Why Climate Is the Quiet Enemy of Your Mini's Door Glass
The Mini Cooper Hardtop 2 Door has a personality built around its tall glass, frameless-feeling door lines, and compact cabin. Those large side windows are part of what makes the car feel airy and fun to drive. They are also constantly exposed to whatever the sky throws at them, and in Arizona and Florida that exposure is extreme. Heat, ultraviolet light, and humidity do not just affect comfort. Over months and years they slowly change the materials that hold your door glass in place and let it slide up and down cleanly.
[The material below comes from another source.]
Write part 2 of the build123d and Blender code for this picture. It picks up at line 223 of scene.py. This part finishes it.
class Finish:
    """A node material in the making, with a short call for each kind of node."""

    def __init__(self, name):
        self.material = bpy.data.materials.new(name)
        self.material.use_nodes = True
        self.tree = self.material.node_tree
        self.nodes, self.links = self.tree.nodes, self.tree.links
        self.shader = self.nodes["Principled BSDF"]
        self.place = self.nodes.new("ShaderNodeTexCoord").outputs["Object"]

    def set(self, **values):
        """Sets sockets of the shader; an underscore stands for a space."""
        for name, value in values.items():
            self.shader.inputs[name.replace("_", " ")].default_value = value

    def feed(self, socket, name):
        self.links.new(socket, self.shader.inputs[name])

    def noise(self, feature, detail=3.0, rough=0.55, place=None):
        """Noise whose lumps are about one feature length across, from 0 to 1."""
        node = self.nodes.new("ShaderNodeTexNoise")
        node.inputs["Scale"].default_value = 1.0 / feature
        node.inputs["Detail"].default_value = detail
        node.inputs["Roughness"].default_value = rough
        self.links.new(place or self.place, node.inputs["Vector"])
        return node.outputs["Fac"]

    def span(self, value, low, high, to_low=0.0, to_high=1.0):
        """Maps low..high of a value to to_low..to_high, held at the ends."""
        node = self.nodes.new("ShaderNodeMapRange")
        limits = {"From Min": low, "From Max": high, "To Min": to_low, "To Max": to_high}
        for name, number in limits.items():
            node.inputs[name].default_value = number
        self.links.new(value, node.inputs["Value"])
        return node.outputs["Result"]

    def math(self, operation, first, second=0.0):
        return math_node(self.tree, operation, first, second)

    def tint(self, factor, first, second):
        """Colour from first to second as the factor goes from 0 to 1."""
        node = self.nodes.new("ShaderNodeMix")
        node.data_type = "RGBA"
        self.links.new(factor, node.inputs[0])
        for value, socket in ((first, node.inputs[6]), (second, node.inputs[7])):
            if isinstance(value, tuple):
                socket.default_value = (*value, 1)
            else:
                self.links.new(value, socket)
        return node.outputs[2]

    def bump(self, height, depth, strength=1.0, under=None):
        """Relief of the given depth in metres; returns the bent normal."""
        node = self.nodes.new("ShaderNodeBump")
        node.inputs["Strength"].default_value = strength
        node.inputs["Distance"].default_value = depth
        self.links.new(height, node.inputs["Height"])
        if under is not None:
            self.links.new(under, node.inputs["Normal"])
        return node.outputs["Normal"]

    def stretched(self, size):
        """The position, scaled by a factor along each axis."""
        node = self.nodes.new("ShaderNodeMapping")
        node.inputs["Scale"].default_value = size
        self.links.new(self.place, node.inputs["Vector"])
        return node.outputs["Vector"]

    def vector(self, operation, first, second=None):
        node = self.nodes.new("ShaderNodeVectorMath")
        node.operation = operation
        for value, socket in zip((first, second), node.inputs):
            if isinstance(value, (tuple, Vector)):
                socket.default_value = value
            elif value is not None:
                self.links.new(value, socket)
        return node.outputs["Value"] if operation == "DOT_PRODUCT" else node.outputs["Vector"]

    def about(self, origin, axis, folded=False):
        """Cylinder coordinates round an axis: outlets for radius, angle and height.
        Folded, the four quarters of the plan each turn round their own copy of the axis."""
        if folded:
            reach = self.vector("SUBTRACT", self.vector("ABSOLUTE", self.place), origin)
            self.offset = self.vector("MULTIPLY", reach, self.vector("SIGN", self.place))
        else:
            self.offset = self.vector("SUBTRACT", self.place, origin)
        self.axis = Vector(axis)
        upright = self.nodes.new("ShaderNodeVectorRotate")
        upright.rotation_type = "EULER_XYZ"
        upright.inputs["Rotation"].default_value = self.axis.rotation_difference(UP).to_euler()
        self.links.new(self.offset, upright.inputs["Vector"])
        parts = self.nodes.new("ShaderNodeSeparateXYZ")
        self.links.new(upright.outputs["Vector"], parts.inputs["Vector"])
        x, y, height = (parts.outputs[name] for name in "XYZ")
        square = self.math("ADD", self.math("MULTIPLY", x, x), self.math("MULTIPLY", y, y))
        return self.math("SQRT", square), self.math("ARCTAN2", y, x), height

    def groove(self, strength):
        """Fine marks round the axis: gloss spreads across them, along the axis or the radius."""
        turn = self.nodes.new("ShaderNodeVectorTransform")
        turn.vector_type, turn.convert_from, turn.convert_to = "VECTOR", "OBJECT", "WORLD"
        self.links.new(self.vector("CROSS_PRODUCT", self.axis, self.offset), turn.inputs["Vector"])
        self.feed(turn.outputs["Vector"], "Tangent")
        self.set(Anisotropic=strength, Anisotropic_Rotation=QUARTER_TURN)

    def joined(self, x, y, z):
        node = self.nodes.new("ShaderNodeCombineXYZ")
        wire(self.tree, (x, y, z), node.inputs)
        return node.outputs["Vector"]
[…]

Most drivers think about door glass only when a window cracks, gets smashed in a break-in, or stops rolling up. But long before a failure, the supporting parts have usually been deteriorating in the background. The rubber run channels, the outer and inner belt seals (the felt-lined strips where the glass meets the door at the base of the window), and any film coatings on the glass itself all age under sun and moisture. Understanding how your specific climate attacks these parts is the first step to keeping your Mini's door glass healthy for the long haul.
This article focuses on prevention: what the desert and the subtropics do differently, what early warning signs to watch for, and the practical habits that genuinely extend the life of your glass and seals. As a mobile service across Arizona and Florida, we see the patterns of damage that follow the weather, and the good news is that a surprising amount of it is avoidable.
How Arizona Heat and UV Wear Down Door Glass and Seals
Arizona's challenge is intensity. The combination of relentless ultraviolet exposure and dramatic temperature swings puts unique stress on both the glass and the rubber around it.
UV degradation of rubber and seals
The run channels and belt seals on your Mini are made of rubber and synthetic compounds chosen for flexibility. Ultraviolet light slowly breaks down those compounds at the molecular level. Over time the rubber loses its plasticizers, hardens, and begins to crack. A seal that was once soft and springy becomes brittle and stiff. When that happens, it no longer grips the glass evenly, it no longer wipes water away cleanly, and it can let dust and grit settle into the channel where the glass slides.
This matters for a frameless-feeling design like the Mini's. The door glass relies on those channels to guide it, cushion it, and seal it against the body. Hardened seals create friction and uneven pressure points along the edges of the glass, which is exactly where stress likes to concentrate.
Thermal expansion stress on glass edges
A Mini parked in an open Arizona lot can reach interior and surface temperatures far higher than the outside air. Then the sun sets, or you blast the air conditioning, and the temperature drops quickly. Glass expands when it heats and contracts when it cools, and tempered side glass handles this well under normal conditions. The risk grows when there is already a small chip, an edge nick, or a stress point along the perimeter of the door glass. Repeated thermal cycling can encourage an existing flaw to spread.
Edge condition is everything with tempered door glass. Because side windows shatter into small pieces by design, they are more sensitive to edge damage than the laminated windshield. A tiny chip you cannot even feel can become the origin point of a failure after enough hot-cold cycles. That is one reason desert drivers sometimes find a side window that seems to give out on its own on a scorching afternoon. It rarely happened out of nowhere; heat simply finished a job that an old impact started.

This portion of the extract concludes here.